• Given task
Look through the listing below and report how many lines contain "None", as a bare number.

• Data segment
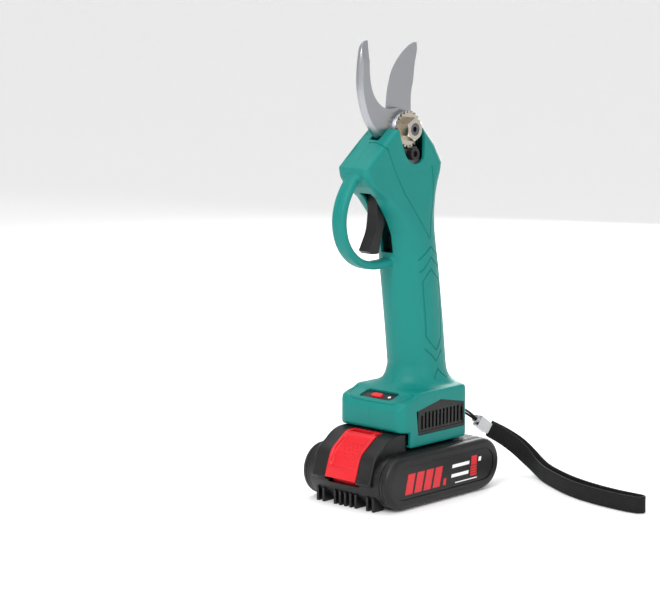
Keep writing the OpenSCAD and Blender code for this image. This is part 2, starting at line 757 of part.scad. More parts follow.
// Nickel straps that join the cells' ends
module cell_straps() {
  color(steel) for (s = [-1, 1], i = [0, 1]) {
    x = (s > 0 ? -2 : -1) * cell_pitch + i * 2 * cell_pitch;
    translate([x - 4, s * 32.75 - 0.15, 9.6]) cube([cell_pitch + 8, 0.3, 6]);
  }
}
module pack_board() {
  color("#1f6b3a") translate([-28, -22, 24]) cube([66, 44, 1.6]);
  color(black) for (x = [-22, -9, 4]) translate([x, -8, 25.6]) cube([9, 16, 2.4]);
}
// Spring clips that grip the tool's blades
module pack_terminals() {
  color(brass) for (y = [-12 : 6 : 12]) {
    for (s = [-1, 1]) translate([17.2, y + s * 0.56 - 0.11, 38.4]) cube([6, 0.22, 6.4]);
    translate([17.2, y - 0.67, 37.9]) cube([6, 1.34, 0.5]);
    translate([19.4, y - 0.6, 25.6]) cube([1.6, 1.2, 12.3]);
  }
}
// Round inlet for the charger's plug, opening upwards on the deck
socket_r = 2.8;
module charge_socket() {
  color(black) translate([-17, 0, 0]) difference() {
    union() {
      translate([0, 0, 32]) cylinder(r = 3.8, h = 14.05);
      translate([-5, -5, 28.6]) cube([10, 10, 3.9]);
    }
    translate([0, 0, 36.05]) cylinder(r = socket_r, h = 11);
  }
}

// Red latch: finger pad over the front of the hump, hook bar behind it
module latch_button() {
  color(red) difference() {
    union() {
      slab(-13, 13) polygon([[-59.6, 18.6], [-58.2, 22.9], [-54.2, 34.9], [-41.8, 43.9],
        [-38.8, 45.4], [-37.6, 43.4], [-51.6, 32.8], [-55.6, 20.4]]);
      for (s = [-1, 1]) translate([-39.6, s * 10.6 - 1.6, 42.6]) cube([7.4, 3.2, 3.4]);
      translate([-34.6, -12.2, 42.6]) cube([2.4, 24.4, 3.4]);
    }
    // finger hollow with a raised rim round it
    slab(-10.4, 10.4) polygon([[-58.6, 24.6], [-54.6, 36], [-44, 44], [-44.6, 42.2], [-52.9, 35.6],
      [-56.8, 24.6]]);
  }
}
module latch_springs() {
  color(steel) for (y = [-9, 9]) translate([-45.4, y, 29.4]) difference() {
    cylinder(r = 2, h = 6.2);
    translate([0, 0, -1]) cylinder(r = 1.3, h = 10);
  }
}

// ---- wrist strap ----------------------------------------------------------------------------

// String: crimp, in by one hole of the foot's back wall, out by the other, and back to the crimp
string_r = 0.8;
string_points = [[63, -10.8, 41], [57.5, -10, 45.4], [50, -9, 50], [43, -8, 53.6], [37, -7.5, 55.4],
  [31, -7.5, 55.5], [28.4, -6.6, 55.5], [27.6, -5, 55.5], [28.4, -3.4, 55.5], [31, -2.5, 55.5],
  [37, -2.6, 55.2], [43, -3.8, 52.8], [50, -5.8, 48.8], [57.5, -7.8, 44.2], [63, -8.8, 40.6]];
// Webbing: out along the surface and back beside itself
web_points = [[76, -12.4, 31.6], [84, -18.6, 25.4], [90, -25, 18.6], [92.4, -33, 11.4],
  [89.4, -43, 7], [83, -54, 5.7], [75, -68, 5.7], [67, -84, 5.7], [61.4, -100, 5.7],
  [58.2, -116, 5.7], [56.8, -130, 5.7], [56.6, -141, 5.7], [58, -147.6, 5.7], [61.4, -149.6, 5.7],
  [64.4, -146.6, 5.7], [64.6, -139, 5.7], [64.8, -128, 5.7], [66.4, -114, 5.7], [70, -98, 5.7],
  [75.4, -82, 5.7], [83, -66, 5.7], [91, -52, 5.7], [97, -41, 7.2], [99, -31, 11.8],
  [96, -22, 19], [88.6, -15, 25.8], [79, -9.4, 31.8]];

// Rings of a round cord across its route
function cord_rings(p, r, sides) = [
  for (i = [0 : len(p) - 1]) let (h = heading(p, i), a = unit(cross(h, [0, 0, 1])), b = cross(a, h))
    [for (k = [0 : sides - 1]) p[i] + r * cos(k * 360 / sides) * a + r * sin(k * 360 / sides) * b]];
// Rings of a flat band that stands on edge
function band_rings(p, w, t) = [
  for (i = [0 : len(p) - 1]) let (h = heading(p, i), a = unit(cross(h, [0, 0, 1])), b = cross(a, h))
    [p[i] + a * t / 2 - b * w / 2, p[i] + a * t / 2 + b * w / 2,
     p[i] - a * t / 2 + b * w / 2, p[i] - a * t / 2 - b * w / 2]];

module strap_string() {
  color(black) skin(cord_rings(smooth(string_points, 2), string_r, 8));
}
module strap_webbing() {
  color(black) skin(band_rings(smooth(web_points, 2), web_w, web_t));
}
module strap_crimp() {
  color(steel) translate([63.2, -9.8, 40.9]) rotate([0, 0, -6]) rotate([0, 126, 0]) {
    cylinder(r = 2.6, h = 3);
    translate([0, 0, 3]) linear_extrude(11.6) square([7.4, 5.2], center = true);
  }
}

housing_left();
housing_right();
housing_screws();
vent_grille_left();
vent_grille_right();
control_panel();
status_light();
power_button();
control_board();
terminal_block();
terminal_blades();
blade_frame();
fixed_blade();
moving_blade();
sector_gear();
sector_screws();
pivot_bolt();
pivot_bush();
pivot_washer();
toothed_disc();
pivot_nut();
lock_plate();
lock_screw();
tang_screws();
drive_pinion();
pinion_bearing();
gearbox_case();
motor_can();
motor_magnets();
motor_rotor();
motor_end_cap();
trigger();
trigger_pin();
trigger_spring();
trigger_switch();
pack_case();
pack_cap_left();
pack_cap_right();
pack_label_left();
pack_label_right();
pack_screws();
pack_cells();
cell_straps();
pack_board();
pack_terminals();
charge_socket();
latch_button();
latch_springs();
strap_string();
strap_crimp();
strap_webbing();
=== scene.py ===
"""The finished look of a battery pruner: moulded housing, ground blades, pack and wrist strap."""

import json
import math

import bmesh
import bpy
from mathutils import Matrix, Vector
from mathutils.bvhtree import BVHTree

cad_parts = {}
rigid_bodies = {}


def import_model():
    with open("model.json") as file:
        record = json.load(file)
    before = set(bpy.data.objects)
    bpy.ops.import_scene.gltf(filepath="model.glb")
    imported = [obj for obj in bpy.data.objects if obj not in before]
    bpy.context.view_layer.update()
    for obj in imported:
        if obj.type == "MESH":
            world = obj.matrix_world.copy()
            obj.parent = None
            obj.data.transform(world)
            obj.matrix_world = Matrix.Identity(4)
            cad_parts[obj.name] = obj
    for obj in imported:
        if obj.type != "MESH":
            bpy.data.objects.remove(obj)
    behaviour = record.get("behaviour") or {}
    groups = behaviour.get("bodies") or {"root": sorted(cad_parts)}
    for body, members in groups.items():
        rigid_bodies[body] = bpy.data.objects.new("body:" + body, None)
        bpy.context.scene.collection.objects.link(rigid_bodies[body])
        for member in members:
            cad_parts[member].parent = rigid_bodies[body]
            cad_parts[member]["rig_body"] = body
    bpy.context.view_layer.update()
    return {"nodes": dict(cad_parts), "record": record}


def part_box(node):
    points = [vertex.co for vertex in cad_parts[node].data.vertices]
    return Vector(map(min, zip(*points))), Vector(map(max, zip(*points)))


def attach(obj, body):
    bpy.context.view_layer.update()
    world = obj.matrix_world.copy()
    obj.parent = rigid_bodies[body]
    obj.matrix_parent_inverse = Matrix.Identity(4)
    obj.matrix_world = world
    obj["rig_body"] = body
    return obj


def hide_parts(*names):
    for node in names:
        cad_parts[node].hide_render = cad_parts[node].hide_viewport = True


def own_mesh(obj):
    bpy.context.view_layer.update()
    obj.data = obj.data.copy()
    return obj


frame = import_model()
MM = 0.001


# ---- camera, light and surroundings ---------------------------------------------------------

def add_camera():
    """A long lens in front and to the left of the tool, a little above it."""
    camera = bpy.data.objects.new("camera", bpy.data.cameras.new("camera"))
    camera.location = (-1.0511, -0.9257, 0.3444)
    camera.rotation_euler = (math.radians(81.22), 0, math.radians(-46.71))
    camera.data.lens = 119.24
    camera.data.sensor_width = 36
    camera.data.clip_start = 0.05
    bpy.context.scene.collection.objects.link(camera)
    bpy.context.scene.camera = camera


def add_light(name, place, target, power, width, height):
    """A soft box at place that points at target."""
    light = bpy.data.objects.new(name, bpy.data.lights.new(name, "AREA"))
    light.data.shape = "RECTANGLE"
    light.data.size = width
    light.data.size_y = height
    light.data.energy = power
    light.location = place
    aim = Vector(target) - Vector(place)
    light.rotation_euler = aim.to_track_quat("-Z", "Y").to_euler()
    bpy.context.scene.collection.objects.link(light)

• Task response
2